In honor of St. Teodor's Day (which falls on March 15 this year), nameday boy has requested the insanely calorific dessert that is baklava. I remember I posted my family recipe on BtN and someone commented that it looks really complicated. It is not!


500 g (1 lb) phyllo (fillo) dough
500 g (16 oz, 2 cups) butter, melted
250 g (9 oz, 2 cups) chopped walnuts (or pistachios) + 1 teaspoon cinnamon

For the syrup:
500 g (2 1/2 cups) sugar
350 ml (1 1/2 cup) water
3 teaspoons lemon juice or 1 teaspoon pure lemon extract


Melt the butter and set one half aside.
Mix walnuts with cinnamon.
Brush the bottom of a 10" x 14" (25 cm x 35 cm) baking pan with butter.
Put in one sheet of phyllo dough. Brush it with butter.
Put another sheet on top. Brush with butter and sprinkle some walnuts.

Continue layering the baklava, putting butter on every phyllo dough sheet and walnuts on every other phyllo dough sheet.

It may look like the walnuts are too sparce but you end up with about 10 layers of walnuts on top of each other, so every piece gets decently walnutty.

* Walnuts on every other sheet is the way we like it layered in my family. Some people put all the walnuts on one layer in the middle of the baklava. Some put walnuts after every sheet. It's pretty much up to you.

End with a phyllo dough sheet on top.

Cut into diamond shapes:

Carefully pour the butter that was set aside on top of the baklava, making sure you get the edges, as that's where it is likely to remain dry.

Bake at 250F/120C for 20 min or until golden.
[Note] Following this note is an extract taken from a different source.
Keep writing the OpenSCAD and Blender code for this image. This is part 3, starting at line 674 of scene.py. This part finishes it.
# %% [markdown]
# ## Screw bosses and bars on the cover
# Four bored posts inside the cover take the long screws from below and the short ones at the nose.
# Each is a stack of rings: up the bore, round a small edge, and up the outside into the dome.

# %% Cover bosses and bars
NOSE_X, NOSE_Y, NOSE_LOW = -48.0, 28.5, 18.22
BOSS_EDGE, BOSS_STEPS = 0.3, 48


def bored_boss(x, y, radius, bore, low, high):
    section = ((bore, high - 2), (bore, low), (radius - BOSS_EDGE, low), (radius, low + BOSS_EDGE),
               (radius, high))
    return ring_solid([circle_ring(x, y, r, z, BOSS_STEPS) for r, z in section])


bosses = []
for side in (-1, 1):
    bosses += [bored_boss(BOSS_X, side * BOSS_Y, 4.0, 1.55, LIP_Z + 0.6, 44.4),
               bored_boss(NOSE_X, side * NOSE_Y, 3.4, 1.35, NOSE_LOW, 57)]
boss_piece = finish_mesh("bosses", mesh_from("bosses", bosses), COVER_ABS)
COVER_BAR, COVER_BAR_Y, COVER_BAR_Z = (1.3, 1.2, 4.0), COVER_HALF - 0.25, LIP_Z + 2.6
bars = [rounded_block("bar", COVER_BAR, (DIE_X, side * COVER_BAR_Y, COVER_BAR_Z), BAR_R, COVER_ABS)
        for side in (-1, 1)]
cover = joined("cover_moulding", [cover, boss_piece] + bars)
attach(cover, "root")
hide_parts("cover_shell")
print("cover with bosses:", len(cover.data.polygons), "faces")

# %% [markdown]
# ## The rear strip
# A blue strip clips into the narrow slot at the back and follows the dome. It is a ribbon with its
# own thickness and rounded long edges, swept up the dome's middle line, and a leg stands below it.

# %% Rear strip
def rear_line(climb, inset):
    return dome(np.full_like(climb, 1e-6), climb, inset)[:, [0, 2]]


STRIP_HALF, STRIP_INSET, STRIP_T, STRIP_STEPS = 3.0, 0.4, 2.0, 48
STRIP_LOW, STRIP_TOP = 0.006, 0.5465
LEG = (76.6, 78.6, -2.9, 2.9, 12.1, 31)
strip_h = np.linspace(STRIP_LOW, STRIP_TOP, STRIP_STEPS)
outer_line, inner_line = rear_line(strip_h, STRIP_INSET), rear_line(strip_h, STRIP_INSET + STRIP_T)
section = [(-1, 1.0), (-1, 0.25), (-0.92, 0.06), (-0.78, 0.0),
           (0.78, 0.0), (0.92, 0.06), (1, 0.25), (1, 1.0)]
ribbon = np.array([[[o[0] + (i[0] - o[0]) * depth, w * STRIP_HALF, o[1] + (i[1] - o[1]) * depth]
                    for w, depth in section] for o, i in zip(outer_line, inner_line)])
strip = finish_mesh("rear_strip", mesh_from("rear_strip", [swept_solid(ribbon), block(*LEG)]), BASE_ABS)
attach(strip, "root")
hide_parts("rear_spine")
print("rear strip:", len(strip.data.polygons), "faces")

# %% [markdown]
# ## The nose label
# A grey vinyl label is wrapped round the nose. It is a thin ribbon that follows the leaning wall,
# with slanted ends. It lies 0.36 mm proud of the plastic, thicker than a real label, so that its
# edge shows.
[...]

There is nothing that needs to be cooked per se, you just need the phyllo dough to get crunchy.

Let the baklava cool before proceeding to the next step.

Mix the water and sugar for the syrup.
Bring to a gentle boil and let boil for 3-4 minutes, stirring occasionally.
Do not under- or overboil. Less than 2 minutes will result in a runny syrup; more than 5 minutes will result in a thick syrup that will give you quite a sticky baklava.
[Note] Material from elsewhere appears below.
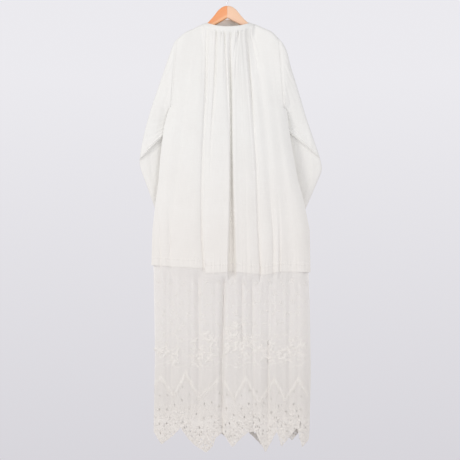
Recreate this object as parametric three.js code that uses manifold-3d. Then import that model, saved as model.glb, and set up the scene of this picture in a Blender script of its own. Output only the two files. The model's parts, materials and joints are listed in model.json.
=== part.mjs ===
// A long linen smock with a lace skirt, hung on a wooden hanger.
// Millimetres, +Z up, +X to the right seen from the front, the front faces -Y.
// The origin is the inside top of the hanger's hook, where it rests on a rail.
import * as THREE from 'three';
import { mergeVertices } from 'three/addons/utils/BufferGeometryUtils.js';
import Module from 'manifold-3d';

const wasm = await Module();
wasm.setup();

// Cloth and seams
const linenWall = 1.6;
const laceWall = 1.4;
const seamGap = 0.3;
const halfGap = seamGap / 2;
const edgeDepth = halfGap + linenWall;
const hemHeight = 27;
const hemExtra = 0.8;

// Neck band, a flat ring of doubled cloth that lies on the hanger's arms
const bandWall = 3.0;
const bandCentreX = 3.2;
const bandTop = { halfWidth: 71.8, front: 37, back: 33 };
const bandBottom = { halfWidth: 85, front: 40.5, back: 36 };
const bandTopZ = { side: -121.3, front: -137.5, back: -116 };
const bandBottomZ = { side: -126.6, front: -152, back: -131 };
const bandSag = 1.7;
const bandShares = [0, 1];
const gatherDepth = 2.6;
const gatherReach = 42;
const bandLead = 12;

// Hanger
const hookWire = 4;
const hookRadius = 20;
const hookFreeAngle = 205;
const hookNeckAngle = -35;
const stemBottomZ = -98;
const boreRadius = hookWire / 2 + 0.3;
const boreDepthZ = stemBottomZ - 0.4;
const woodRounding = 0.8;
const hangerTilt = 0.026;

// Everything on the hanger follows its forward bow, which fades out lower down
const bow = { depth: 14, reach: 190, fullZ: -180, noneZ: -640 };

// Heights that the tables below use as columns
const levels = [-150, -250, -360, -470, -574, -706, -820, -930];

// Side edges of the body, the first two rows of each being the straight armhole
const armholeLeft = { topX: -169.5, topZ: -181, bottomX: -187, bottomZ: -398 };
const armholeRight = { topX: 171.3, topZ: -178, bottomX: 189, bottomZ: -400 };
const armholeHalfOpen = 12;
const sideLeft = [
  { z: -398, x: -187 }, { z: -469, x: -209 }, { z: -574, x: -222 }, { z: -640, x: -227 },
  { z: -706, x: -236 }, { z: -805, x: -247 }, { z: -950, x: -251 },
];
const sideRight = [
  { z: -400, x: 189 }, { z: -470, x: 202 }, { z: -574, x: 221 }, { z: -640, x: 233 },
  { z: -706, x: 252 }, { z: -805, x: 272 }, { z: -950, x: 275 },
];

// Height of the shoulder line over the hanger's arms
const shoulderLeft = [
  { x: -169.5, z: -181 }, { x: -160, z: -172 }, { x: -149.5, z: -163.5 }, { x: -137, z: -152.5 },
  { x: -116.5, z: -144.6 }, { x: -103, z: -137 }, { x: -90, z: -130.6 }, { x: -81.8, z: -126.9 },
];
const shoulderRight = [
  { x: 88.2, z: -126.9 }, { x: 95, z: -128.3 }, { x: 108, z: -135 }, { x: 121, z: -140.3 },
  { x: 146, z: -151.5 }, { x: 160, z: -164.5 }, { x: 171.3, z: -178 },
];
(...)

Take syrup off the stove and stir in lemon juice or lemon extract.
You can omit the lemon juice/extract, but keep in mind that you can't really taste it anyway. Its purpose is to prevent the syrup from forming a sugary coat on the baklava.

Pour the *hot* syrup on the *cooled* baklava.
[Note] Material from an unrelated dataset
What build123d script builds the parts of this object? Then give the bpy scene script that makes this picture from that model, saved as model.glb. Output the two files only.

You need to let it stand at least 12 hours (ideally 48 hours) so it takes in all the syrup.


Christine said...

I've always wondered what went into baklava! This looks easy and scrumptious, I must try it the next time I've got a free weekend before a significant morning tea!

Siri said...

Looks good. Since I cannot bake (and am currently not allowed to after the last misadventure) I'll give it X and beg.

Rachel said...

I was wondering what baklava is! We got some in a gift basket a couple days ago. Sounds delicious!